I found it odd that Ben would have so many children. He is supposedly concerned about the environment, but apparently, he’s not too worried about overpopulation. And I quickly began to suspect that he had all these kids because he wanted to be a cult leader. Then I began to strongly dislike Ben when we learn his wife was severely mentally ill and that she committed suicide. Well, you don’t have six kids with a severely mentally ill woman and then take her out into the wilderness. That is way too much stress.
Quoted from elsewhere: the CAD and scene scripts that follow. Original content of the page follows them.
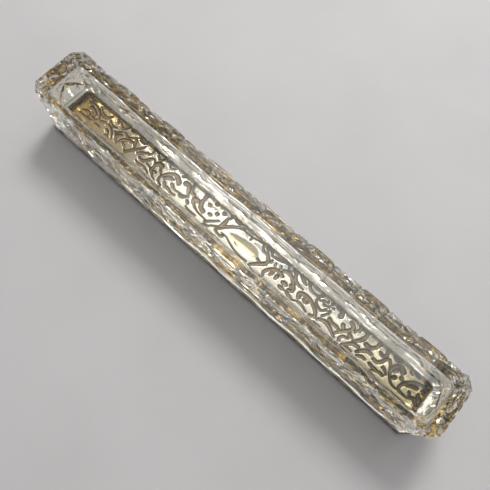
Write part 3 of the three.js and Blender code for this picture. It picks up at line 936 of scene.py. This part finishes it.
def addBezel():
    bm = mergedCopy("lid_bezel")
    joinFlats(bm, bm.edges, bm.verts, bezel["flatAngle"])
    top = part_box("lid_bezel")[1].z - onPlane
    edges = [e for e in bm.edges if all(v.co.z > top for v in e.verts)
             and any(isUpright(f) for f in e.link_faces)]
    roundEdges(bm, edges, bezel["round"], bezel["roundSteps"])
    material = metalMaterial("bezelGilt", bezel["gilt"], bezel["stain"], bezel["roughness"])
    piece = newPiece("bezelStrip", bm, material)
    shadeByAngle(piece, bezel["sharpAngle"])
    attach(piece, "lid")
    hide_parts("lid_bezel")
    print("bezel:", len(piece.data.polygons), "faces")


# Studio, lengths in metres

studio = {
    "floor": (0.60, 0.585, 0.575),
    "floorShade": (0.575, 0.56, 0.55),
    "floorSize": 12.0,
    "floorRoughness": 0.9,
    "floorWear": (500.0, 14.0, 0.1),
    "horizon": (0.10, 0.104, 0.118),   # the blue-gray that the photo's backdrop turns to
    "zenith": (0.46, 0.46, 0.47),
    "skyLean": (-0.22, 0.25, 0.90),    # the light side of the sky, away from the viewer
    "skyEdge": (0.1, 0.9),
    "softbox": {"place": (-0.10, 0.80, 1.0), "size": (1.1, 1.3), "power": 5.8},
    "key": {"place": (-0.30, 0.82, 1.02), "size": (0.35, 0.4), "power": 9.0},
}


def addFloor():
    bm = bmesh.new()
    bmesh.ops.create_grid(bm, x_segments=1, y_segments=1, size=studio["floorSize"] / 2)
    material, tree, shader = newMaterial("paleFloor")
    place = addNode(tree, "ShaderNodeTexCoord").outputs["Object"]
    wear = addWear(tree, place, *studio["floorWear"])
    tree.links.new(mixColours(tree, wear["Patches"], studio["floor"], studio["floorShade"]),
                   shader.inputs["Base Color"])
    tree.links.new(wear["Normal"], shader.inputs["Normal"])
    shader.inputs["Roughness"].default_value = studio["floorRoughness"]
    floor = newPiece("floor", bm, material)
    print("floor:", studio["floorSize"], "m wide")


def addWorld():
    world = bpy.data.worlds.new("studio")
    world.use_nodes = True
    tree = world.node_tree
    lean = addNode(tree, "ShaderNodeVectorMath", operation="DOT_PRODUCT")
    tree.links.new(addNode(tree, "ShaderNodeTexCoord").outputs["Generated"], lean.inputs[0])
    lean.inputs[1].default_value = Vector(studio["skyLean"]).normalized()
    rise = rampValue(tree, lean.outputs["Value"], *studio["skyEdge"], 0, 1)
    tree.links.new(mixColours(tree, rise, studio["horizon"], studio["zenith"]),
                   tree.nodes["Background"].inputs["Color"])
    bpy.context.scene.world = world
    print("world:", world.name)


def addLamp(name):
    lamp = studio[name]
    data = bpy.data.lights.new(name, "AREA")
    data.shape = "RECTANGLE"
    data.size, data.size_y = lamp["size"]
    data.energy = lamp["power"]
    made = bpy.data.objects.new(name, data)
    made.location = lamp["place"]
    made.rotation_euler = (-Vector(lamp["place"])).to_track_quat("-Z", "Y").to_euler()
    bpy.context.scene.collection.objects.link(made)
    print("lamp:", name, lamp["power"], "W")


handWear = wearGroup()
addCamera()
addGlass()
addPlate()
addBorder()
addBezel()
addFloor()
addWorld()
addLamp("softbox")
addLamp("key")

scene = bpy.context.scene
scene.view_settings.view_transform = "Standard"
scene.cycles.max_bounces = 32
scene.cycles.glossy_bounces = 24
scene.cycles.transmission_bounces = 32
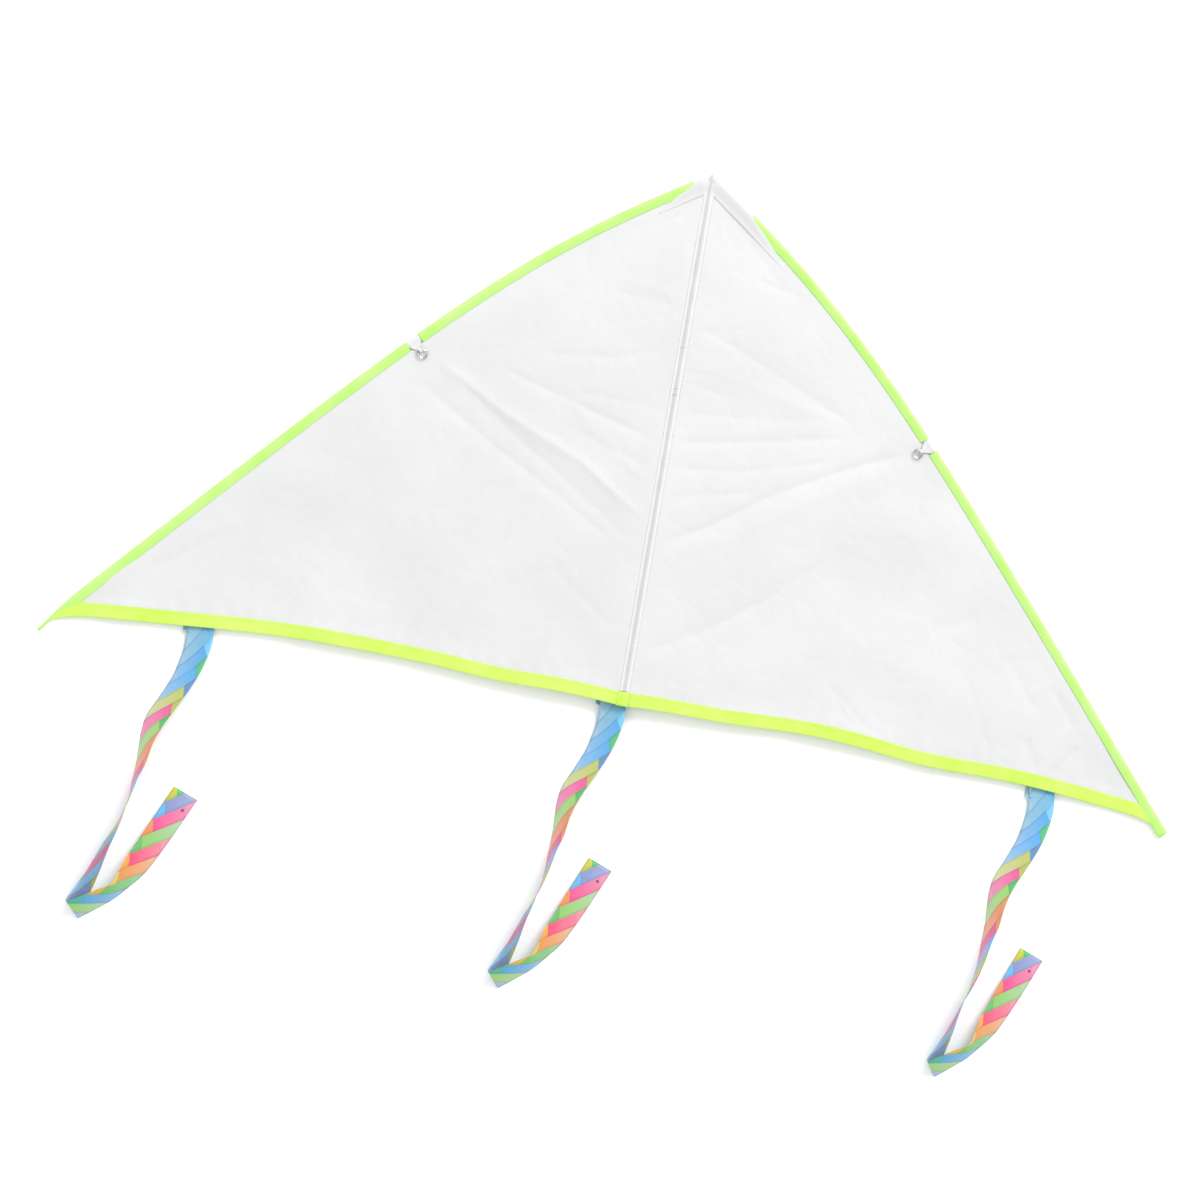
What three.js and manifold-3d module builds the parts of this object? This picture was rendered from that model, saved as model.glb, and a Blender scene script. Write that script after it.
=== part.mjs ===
// A delta kite with three ribbon tails, lying face up on a flat surface.
//
// Millimetres, +Z up, +Y towards the nose, +X towards the right wing tip. The origin is on the
// underside of the centre connector, where the spreader crosses behind the spine. Each wing is
// modelled flat, in a group that turns about the spine seam, and slopes down to its tip.

import * as THREE from "three";
import { mergeVertices } from "three/addons/utils/BufferGeometryUtils.js";
import Module from "manifold-3d";

const wasm = await Module();
wasm.setup();

// ---------------------------------------------------------------- driving dimensions

const GAP = 0.3; // between neighbouring pieces

// Outline of one wing: distance out from the spine, and distance back from the nose.
const NOSE_Y = 217; // the nose, in front of the origin
const TIP = [548, 546];
const LEADING_POINTS = [[0, 0], [180, 117], [241, 193], TIP];
const TRAILING_POINTS = [[0, 524], [150, 513], [330, 516], [526, 536]];

// Sail and its seam on the spine
const SAIL_THICKNESS = 0.8;
const SAIL_MID = -SAIL_THICKNESS / 2; // the wing group's z = 0 is the sail's face
const HINGE_X = 5; // each wing folds about a line this far from the spine
const HINGE_Z = 13;
const FOLD_CLEARANCE = 3 * GAP; // from that line to the thick pieces beside it

// Rods, their end caps, and the sleeves that hold them
const ROD_RADIUS = 1.75;
const CAP_INNER = 2.1;
const CAP_OUTER = 2.5;
const CAP_LENGTH = 7;
const CAP_FLOOR = 1.5;
const SLEEVE_INNER = CAP_OUTER + 1.5 * GAP;
const SLEEVE_OUTER = 3.5;
const ROD_FRONT_SPARE = 4; // from the front end of a leading-edge rod's sleeve to the rod
const ROD_TIP_SPARE = 56; // the last of the sleeve is empty

// Folded tape along the edges: across its width, from the outer edge inwards
const TAPE_WIDTH = 12.5;
const LEADING_WIDTH = 9.5;
const TAPE_HALF_THICKNESS = 1.3;
const SLOT_HALF = SAIL_THICKNESS / 2 + GAP;
const LEADING_SLOT_START = 7.2;
const TRAILING_SLOT_START = 1.2;

// White cloth over the nose, measured out from the spine
const NOSE_CLOTH = { left: 17, right: 46 };
const NOSE_ROD_START = 13; // arc length from the nose to the end of a leading-edge rod's sleeve
const TIP_SLEEVE_END = 1;

// Fitting on the leading edge
const FITTING_DEPTH = NOSE_Y; // behind the nose, level with the spreader
const TAPE_OPENING = 14;
const TAB_WIDTH_OUTER = 12.5;
const TAB_WIDTH_INNER = 4;
const WEBBING = 0.6;
const RING_MEAN_RADIUS = 4.2;
const RING_WIRE_RADIUS = 0.95;
const RING_INSET = 18.5; // ring centre, in from the outer edge
const LOOP_INNER = 1.5;
const LOOP_OUTER = LOOP_INNER + 0.55;
const LOOP_WIDTH = 3.2;

// Spreader, behind the sail
const SPREADER_Z = 3.2;
const SPREADER_HALF = 235;
const SOCKET_WALL = 0.9;
const SOCKET_SIDE = 1.4;
const SOCKET_LENGTH = 16;
const SOCKET_DEPTH = 5.6; // from its roof's underside down

// Centre connector: a base round the spreader, and a narrower clip round the spine
const CONNECTOR_BASE = { halfWidth: 8, halfLength: 6, top: 6.6 };
const CONNECTOR_CLIP = { halfWidth: 3.6, bottom: 6, top: 11.5 };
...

Ben isn’t presented as a saintly figure. He is arrogant, confrontational, demanding and unyielding, and the film doesn’t excuse these things. However, the film still wants us to see Ben as a sympathetic character, but I didn’t find him sympathetic at all. He’s supposedly concerned about human rights, but apparently, that’s only in theory because Ben comes across as a misanthrope. He holds nearly everyone in contempt…except for his kids. And the reason he cares for his kids is because they’re under his thumb and have adopted his worldview.

We’re supposed to believe that the kids are exceedingly well educated and that means they’re freethinking. What bullshit. Everything they learn is from books, and Dad is always there to make sure they interpret everything they read in the “right” way. You don’t have to be a censor if your tyranny is pervasive enough. Ben has made sure his kids have little contact with anyone who thinks differently from him. Reading books with Dad standing over your shoulder isn’t a substitute for knowing other people and seeing how they live.

There is a solid authoritarian aspect to this film that pissed me off. And the film doesn’t genuinely acknowledge that Ben was controlling his children’s mental development despite his supposed rigorous academic program. The reason I was interested in the film was my need and desire to withdraw, especially to the woods. But one of the reasons I’m not at home in the world is because I feel like an outsider. When I was growing up, I didn’t feel like many wanted to know me as an individual. They merely wanted and expected me to conform. Thankfully, my parents were not attentive, so I was allowed to become my own person even if I couldn’t outwardly express myself. Having a parent like Ben who is always demanding to know his kids’ thoughts and ready to sharply criticize if they don’t say the “right” thing would have destroyed me. And I happen to have had a severely mentally ill mother, so Ben’s selfish and thoughtless treatment of his wife made me hate him all the more.

As if Ben weren’t reason enough for me to dislike this film, the plot, in the end, took an easy turn that didn’t make much sense. Two of Ben’s older children rebel against him, and while attending the mother’s funeral, one of them runs away to his grandparents’ house. Ben sends one of his daughters to break him out. She falls off the roof and nearly breaks her neck. This gives the grandparents just the excuse they need to demand full custody of their daughter’s children. Ben realizes the law would be on the grandparents’ side, so he relinquishes. But when he leaves, the kids stow away on the family bus. All has been miraculously forgiven. And Ben compromises by moving the kids into an out of the way farmhouse and allowing them to attend public school.